Descartes, Méditations Métaphysiques.
Nous poursuivrons avec les critiques que Saint-Thomas d'Aquin et Kant ont adressées à cette preuve.
Puis nous verrons l'admirable texte de Descartes sur la preuve par l'infini.
"Cette idée, dis-je, d'un être souverainement parfait et infini est très vraie; car encore que peut-être l'on puisse feindre qu'un tel être n'existe point, on ne peut pas feindre néanmoins que son idée ne me représente rien de réel, comme j'ai tantôt dit de l'idée du froid. Elle est aussi fort claire et fort distincte, puisque tout ce que mon esprit conçoit clairement et distinctement de réel et de vrai, et qui contient en soi quelque perfection, est contenu et renfermé tout entier dans cette idée.

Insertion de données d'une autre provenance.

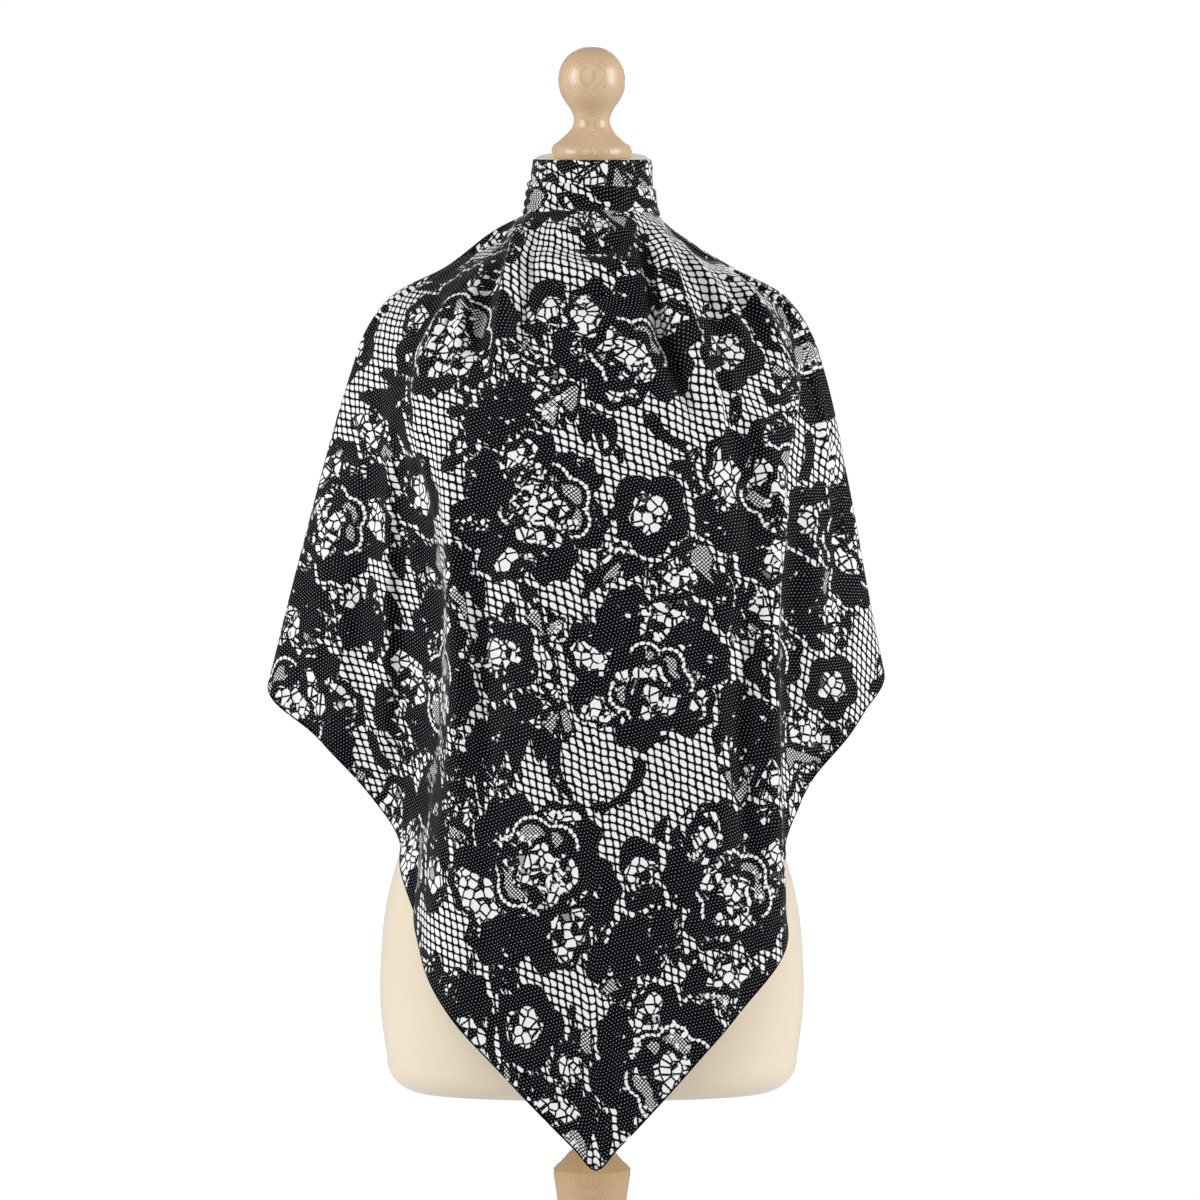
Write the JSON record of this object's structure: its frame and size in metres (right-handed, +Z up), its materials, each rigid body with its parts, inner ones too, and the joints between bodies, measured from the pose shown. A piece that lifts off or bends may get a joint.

Et ceci ne laisse pas d'être vrai, encore que je ne comprenne pas l'infini, et qu'il se rencontre en Dieu une infinité de choses que je ne puis comprendre, ni peut-être aussi atteindre aucunement de la pensée; car il est de la nature de l'infini que moi qui suis fini et borné ne le puisse comprendre; et il suffit que j'entende bien cela, et que je juge que toutes les choses que je conçois clairement, et dans lesquelles je sais qu'il y a quelque perfection, et peut-être aussi une infinité d'autres que j'ignore, sont en Dieu formellement ou éminemment, afin que l'idée que j'en ai soit la plus vraie, la plus claire et la plus distincte de toutes celles qui sont en mon esprit."
Descartes, Méditations Métaphysiques.
Et après on boira un verre de Bordeaux bien mérité!